Ami Magazine (Hebrew: עמי, "My people") is an international news magazine that caters to the Orthodox Jewish community. It is published weekly in New York and Israel. The magazine was launched in November 2010 by Rabbi Yitzchok Frankfurter (previously Torah Editor for Mishpacha) and his wife Rechy Frankfurter (previously Mishpacha's American Desk Editor).[1][2][3]
Ami's political correspondent Jake Turx became the magazine's first member of the White House press corps with the start of the first Donald Trump administration.[14] During a February 16, 2017 press briefing, Turx began asking a question about the government's response to antisemitic threats across the United States, but was stopped in mid-question by Trump, who felt he was being personally attacked and denied being antisemitic or racist.[14][15][16] Merriam-Webster reported that searches for "anti-semitism" spiked in the week following the Trump-Turx exchange.[17]
Ami also produces a women's magazine called Ami Living and a tween magazine called Aim!.[14] They publish a standalone food magazine Whisk that is packaged with the rest of the Ami Magazine sections, as well as Ami Business,[18] a section in the main magazine featuring LunchBreak-interviews by Nesanel Gantz with businessmen and entrepreneurs, JTank-"the Jewish version of sharktank",[19] and more. [citation needed] The issue released in the week before a Jewish festival often include two different main magazines.
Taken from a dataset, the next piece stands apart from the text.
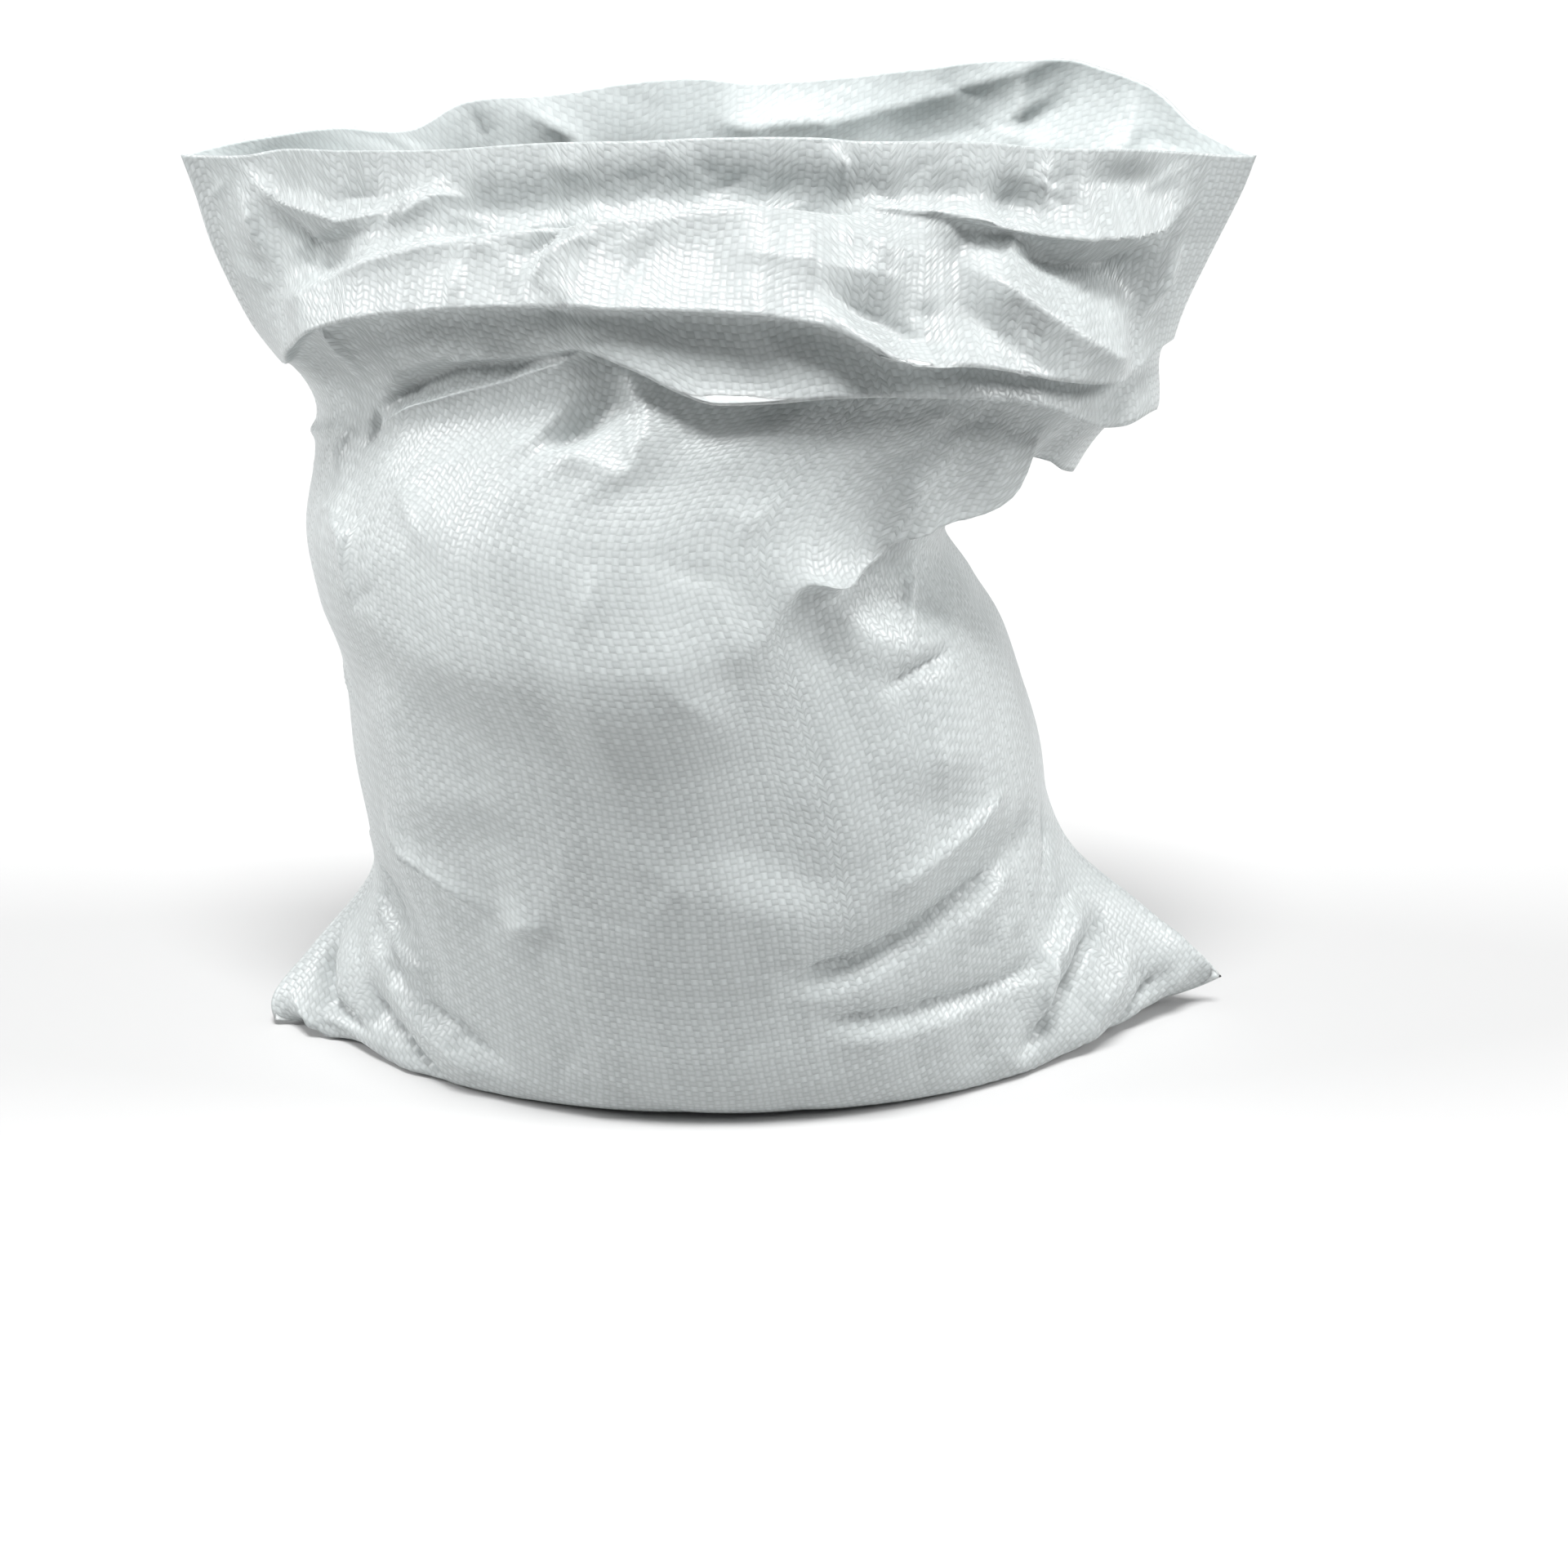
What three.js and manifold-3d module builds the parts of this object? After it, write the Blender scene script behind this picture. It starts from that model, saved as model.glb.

On December 11, 2019, shortly before the Impeachment trial of Donald Trump, Ami published a poll it had taken among 723 Orthodox Jews, asking five questions, four of them pertaining to the presidency of Donald Trump, with an overwhelming majority expressing support for President Trump.[21][22][23] The poll gained much fame after Trump tweeted it.[24][25]
Some rabbis in the Williamsburg neighborhood of Brooklyn asked that Ami (along with the Jewish publications of Mishpacha and Hamodia) not be read after the magazine published a piece about Jewish religious terrorism perpetrated by Sikrikim and sympathizers of the Jerusalem-based Edah HaChareidis organization. The Satmar Rebbe of Kiryas Joel, Rav Aaron Teitelbaum, along with various other Jewish leaders, have since that time condemned some of the communities which make up the Edah HaChareidis for alleged extremism.[29][30][31]